Just after seeing @igrigorik’s tweet about Chorme 36 and Mixed Content Blocking, I was wondering how many websites were using Mixed Contents (a firstHtml
page using HTTPS that fetches requests over non secure HTTP).
I wanted to judge the interest to add a rule to detect such an issue with www.dareboost.com (websites test tool)
I started documenting myself on the browsers current policy, here is some usefull links if you want to know more :
Article about Firefox policy with useful information : https://blog.mozilla.org/tanvi/2013/04/10/mixed-content-blocking-enabled-in-firefox-23/
You can test your current browser policy here : https://www.ssllabs.com/ssltest/viewMyClient.html
I first searched for pages with an url
field starting with https. There were very few of them (18!). So I try to look directly in requests table, for requests with a true firstHtml
field and an url starting with https. I found 9185 entries.
Next, for all the matching pageid of these HTTPS firstHtml
requests , I look for requests that were not HTTPS, excluding 301 and 302 status codes, in order to avoid to detect this scheme as Mixed Content :
http ://example.com — 302|301 -----> httpS://example.com
SELECT pages.pageid, pages.url, pages.rank, COUNT(requests.url) AS resource_count FROM [httparchive:runs.latest_requests] requests JOIN EACH
(
SELECT url, rank, pageid FROM [httparchive:runs.latest_pages]
) pages ON pages.pageid = requests.pageid
WHERE requests.status!=301 AND requests.status!=302
AND requests.pageid IN (
# Here we have pageid for which firstHtml is an https resource - 9185 entries
SELECT pages.pageid FROM [httparchive:runs.latest_requests] requests JOIN EACH
(
SELECT rank, pageid FROM [httparchive:runs.latest_pages]
) pages ON pages.pageid = requests.pageid
WHERE requests.firstHtml = 1 AND requests.url LIKE ("https%")
)
AND requests.url NOT LIKE ("https%") GROUP BY pages.pageid, pages.url, pages.rank ORDER BY pages.rank ASC ;
Among 9185 home pages over SSL, it shows that 1031 are using Mixed Contents (11%).
As I found websites such as paypal.jp or usbank.com in the results, I first thought I made a mistake, so I manually checked some HARs downloaded via httparchive.org… That confirmed the Mixed Content issues.

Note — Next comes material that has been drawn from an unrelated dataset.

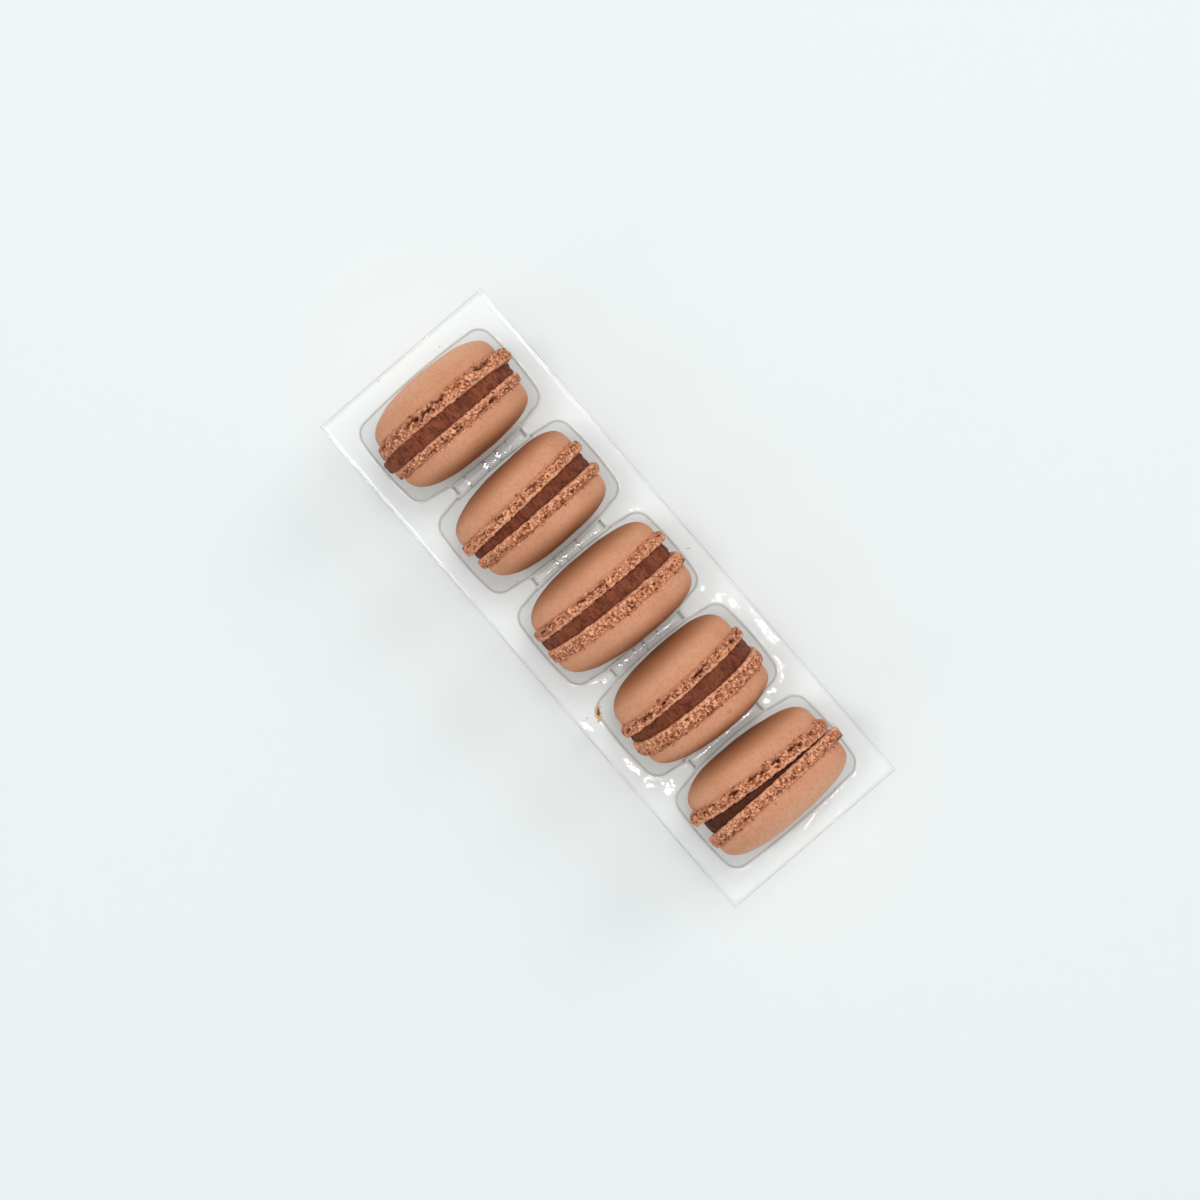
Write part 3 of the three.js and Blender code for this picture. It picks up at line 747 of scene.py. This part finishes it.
def crumb_tree(material):
    """Puts a lumpy crumb on each point, turned at random and as big as the point says."""
    tree, bench, entry, ids = tree_of("lying crumbs", ("Lumpiness", 0.35), ("Seed", 0.0))
    ball = bench.node("GeometryNodeMeshIcoSphere", None, {"Radius": 0.5 * MM, "Subdivisions": 4})["Mesh"]
    turned = bench.node("FunctionNodeRandomValue", {"data_type": "FLOAT_VECTOR"},
                        {"Max": (6.28, 6.28, 6.28), "Seed": entry["Seed"]})[0]
    laid = bench.node("GeometryNodeInstanceOnPoints", None, {
        "Points": entry["Geometry"], "Instance": ball, "Rotation": turned,
        "Scale": bench.scaled((1.0, 0.8, 0.55), named(bench, "size"))})[0]
    real = bench.node("GeometryNodeRealizeInstances", None, [laid])[0]
    place = bench.scaled(bench.node("GeometryNodeInputPosition")[0], 1 / MM)
    rise = (bench.noise(place, 2.6, 3.0) - 0.5) * entry["Lumpiness"] * MM
    lumpy = bench.node("GeometryNodeSetPosition", None, {
        "Geometry": real, "Offset": bench.scaled(bench.node("GeometryNodeInputNormal")[0], rise)})["Geometry"]
    sent_out(bench, lumpy, material)
    return tree, ids


def crumb_look(light, dark):
    """Dry crumbs, grained between their two tones."""
    def look(bench):
        grain = bench.noise(bench.node("ShaderNodeTexCoord")["Object"], 2200.0, 3.0)
        tone = bench.blend(grain.step(0.4, 0.62), colour(*light), colour(*dark))
        return bench.node("ShaderNodeBsdfPrincipled", None, {"Base Color": tone, "Roughness": 0.8,
                                                              "Specular IOR Level": 0.2})[0]
    return look


for kind, (light, dark, spots) in CRUMBS.items():
    made = piece(f"crumbs_{kind}", [(x, y, z) for x, y, z, size in spots], [])
    mark(made, "size", [size for x, y, z, size in spots])
    lying, lying_ids = crumb_tree(finish(f"{kind} crumbs", crumb_look(light, dark)))
    grown(made, lying, lying_ids, seed=len(spots))
    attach(made, "root")

# The table is a plain pale sheet of laminate. The tray rests on it loose. Its top is set a hair below
# the tray's floors, so that the two don't lie in one plane.
TABLE_TOP, TABLE_HALF = -0.05, 3000
floor = piece("table", [(x * TABLE_HALF, y * TABLE_HALF, TABLE_TOP)
                        for x, y in ((-1, -1), (1, -1), (1, 1), (-1, 1))], [(0, 1, 2, 3)])


def table_look(bench):
    """Matt white with a faint blue-green, barely clouded."""
    cloud = bench.noise(bench.node("ShaderNodeTexCoord")["Object"], 3.0, 2.0)
    tone = bench.blend(cloud, colour(238, 243, 243), colour(235, 241, 241))
    return bench.node("ShaderNodeBsdfPrincipled", None, {"Base Color": tone, "Roughness": 0.9,
                                                          "Specular IOR Level": 0.1})[0]


floor.data.materials.append(finish("pale table", table_look))

# The room is a photo studio: dim, with pale walls that are brightest low down, so that the clear sheet
# has something to mirror. Large soft boxes hang above and beside the tray, and one small window gives
# the glints.
room = bpy.data.worlds.new("room")
room.use_nodes = True
bench = Bench(room.node_tree)
upwards = bench.node("ShaderNodeSeparateXYZ", None, [bench.node("ShaderNodeTexCoord")["Generated"]])[2]
glow = upwards.step(0.34, 0.12) * 0.75 + 0.3
sky = room.node_tree.nodes["Background"]
sky.inputs[0].default_value = (0.96, 0.985, 1.0, 1)
room.node_tree.links.new(glow.socket, sky.inputs[1])
bpy.context.scene.world = room


def softbox(name, place, size, power):
    """A square soft light, as wide as given, that faces the middle of the tray."""
    light = bpy.data.lights.new(name, "AREA")
    light.shape, light.size, light.energy = "SQUARE", size * MM, power
    made = bpy.data.objects.new(name, light)
    made.location = [c * MM for c in place]
    made.rotation_euler = made.location.normalized().to_track_quat("Z", "Y").to_euler()
    bpy.context.scene.collection.objects.link(made)


softbox("above, far side", (-330, 560, 1950), 420, 9.5)
softbox("above, near side", (-300, -560, 1950), 420, 9.0)
softbox("ceiling", (0, 0, 1950), 1000, 6.4)
softbox("far side", (0, 1500, 1150), 600, 5.1)
softbox("near side", (0, -1500, 1150), 600, 1.4)
softbox("window", (76, 8, 915), 20, 0.095)

# The camera looks straight down from arm's length above the middle of the tray, rolled so that the
# tray runs from the upper left to the lower right.
lens = bpy.data.cameras.new("camera")
lens.sensor_width, lens.lens = 36, 95.3
lens.clip_start, lens.clip_end = 0.05, 20
camera = bpy.data.objects.new("camera", lens)
camera.location = [c * MM for c in (-1.08, -1.96, 922.1)]
camera.rotation_euler = (0, 0, math.radians(49.19))
bpy.context.scene.collection.objects.link(camera)
bpy.context.scene.camera = camera
bpy.context.scene.view_settings.view_transform = "Standard"
bpy.context.scene.cycles.transparent_max_bounces = 40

But it still disapoints me that there are so many mixed contents websites, did I missed something ?
NB :
- I make no distinction between active or passive mixed contents
- some cases are probably excluded due to
WHERE
clause on status field, but I did not find another way to simply exclude false positive related to requests with non SSL redirect before reachingfirstHtml
pages over SSL. - I also found that for some websites, issues have been solved ever since. It would be interesting to compare current results with next run ones.